While in the United Kingdom, he became a successful consultant pediatrician. But in the early 1990s, he voluntarily returned to his native Uganda to help his country battle the AIDS epidemic, which was still expanding at that time. The working conditions were dire and the salary, a mere fraction of his income in the UK. He had to undergo fresh training in HIV epidemiology.

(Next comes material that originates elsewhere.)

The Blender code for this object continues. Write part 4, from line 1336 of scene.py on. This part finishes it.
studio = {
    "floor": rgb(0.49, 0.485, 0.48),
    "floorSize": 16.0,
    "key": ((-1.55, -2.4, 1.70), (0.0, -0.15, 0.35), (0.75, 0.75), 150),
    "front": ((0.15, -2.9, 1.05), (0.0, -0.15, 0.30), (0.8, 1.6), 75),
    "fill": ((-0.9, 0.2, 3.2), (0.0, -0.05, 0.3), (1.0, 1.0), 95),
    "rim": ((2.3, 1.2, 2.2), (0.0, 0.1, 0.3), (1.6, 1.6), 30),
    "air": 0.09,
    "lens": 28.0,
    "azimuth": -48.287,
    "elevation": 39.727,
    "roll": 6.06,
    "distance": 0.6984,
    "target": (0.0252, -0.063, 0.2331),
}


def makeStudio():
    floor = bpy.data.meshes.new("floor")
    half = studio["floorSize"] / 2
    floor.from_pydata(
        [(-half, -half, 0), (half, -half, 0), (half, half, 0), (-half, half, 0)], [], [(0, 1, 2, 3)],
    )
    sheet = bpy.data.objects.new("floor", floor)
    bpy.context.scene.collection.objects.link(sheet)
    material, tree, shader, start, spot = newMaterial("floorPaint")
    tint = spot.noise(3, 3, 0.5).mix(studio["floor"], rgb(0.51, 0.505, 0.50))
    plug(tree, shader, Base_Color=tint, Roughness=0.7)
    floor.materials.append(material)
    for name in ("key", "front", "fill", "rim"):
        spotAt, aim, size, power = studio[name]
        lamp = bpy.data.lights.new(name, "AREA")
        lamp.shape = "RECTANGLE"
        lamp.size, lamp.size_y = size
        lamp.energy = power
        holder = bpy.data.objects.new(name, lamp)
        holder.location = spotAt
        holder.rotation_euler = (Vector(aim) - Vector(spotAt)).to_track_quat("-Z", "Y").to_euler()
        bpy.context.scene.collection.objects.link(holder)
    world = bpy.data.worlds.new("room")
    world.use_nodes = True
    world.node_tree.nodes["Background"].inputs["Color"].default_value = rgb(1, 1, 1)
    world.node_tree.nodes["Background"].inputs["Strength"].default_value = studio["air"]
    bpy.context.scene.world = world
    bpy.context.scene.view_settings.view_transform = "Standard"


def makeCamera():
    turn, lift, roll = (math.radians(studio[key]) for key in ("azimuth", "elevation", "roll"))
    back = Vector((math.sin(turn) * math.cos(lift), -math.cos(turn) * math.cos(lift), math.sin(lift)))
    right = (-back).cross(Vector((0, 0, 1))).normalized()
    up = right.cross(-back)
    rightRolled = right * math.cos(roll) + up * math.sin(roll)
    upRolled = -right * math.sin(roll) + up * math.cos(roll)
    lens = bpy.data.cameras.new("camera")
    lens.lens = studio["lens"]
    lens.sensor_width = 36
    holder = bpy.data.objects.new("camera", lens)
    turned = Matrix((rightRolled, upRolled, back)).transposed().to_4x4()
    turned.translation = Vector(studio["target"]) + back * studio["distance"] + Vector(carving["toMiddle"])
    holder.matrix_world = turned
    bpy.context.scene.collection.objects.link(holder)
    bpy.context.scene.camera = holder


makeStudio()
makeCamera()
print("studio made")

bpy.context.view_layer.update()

Leadership in the battle for treatment of HIV/AIDS in Africa
He was one of the first prominent figures in the global medical community to argue that Africans could, and would, successfully follow antiretroviral treatment regimens. At that time few people believed that would happen. History has proven him correct. In 1992, Dr. Mugyenyi co-founded and became the Medical Director of the , Africa’s largest AIDS treatment and research center. He is recognized as one of the leading HIV/AIDS researchers in the world. In 2002, he ordered a shipment of low-cost generic ARVs from India, in direct defiance of Uganda’s patent laws, challenging the authorities to arrest him and refusing to leave the airport until the drugs were allowed into the country and guarantees were given that future shipments would also be cleared. This action led virtually overnight to a tenfold increase in the number of people on ARVs in Uganda, and effectively ended the blockade of low-cost generic AIDS drugs into Africa. Today almost all Africans on ARVs take generics, the great majority of which still come from India. Dr. Mugyenyi also played a major consultative role in the formulation of the PEPFAR program, which was announced at the 2003 State of the Union address by President George W. Bush. Mugyenyi was seated beside Laura Bush when the announcement was made, and President Bush made reference to him in the speech. PEPFAR has since put millions of Africans on lifesaving antiretroviral treatment, and is widely viewed as by far the single most positive legacy of George W. Bush’s two terms in the White House. In September 2003, Dr. Mugyenyi was honored by the International Association of Physicians in AIDS Care and presented with the Hero In Medicine Award. In February 2014, he was appointed as an independent Director, to the Board of Cipla, the Indian pharmaceutical company with an ARV manufacturing factory in Uganda. Since 22 August 2008, he is the Chancellor of Mbarara University of Science and Technology, one of Uganda's eight public universities.
Authorship
Peter Mugyenyi’s landmark 2008 book Genocide by Denial: How Profiteering from HIV/AIDS Killed Millions details how Western governments and drug companies callously oversaw the deaths of millions of Africans who would never have been able to afford their branded drugs. A follow-up to the earlier book, A Cure Too Far: The Struggle to End HIV/AIDS, was published in early 2013. Peter Mugyenyi's role in the battle for mass antiretroviral treatment in Africa is portrayed in the 2013 film Fire in the Blood, and Dr. Mugyenyi was invited by the producers to be the guest of honor when the film debuted at the 2013 Sundance Film Festival in Park City, Utah, USA. His appearance generated several standing ovations at Sundance.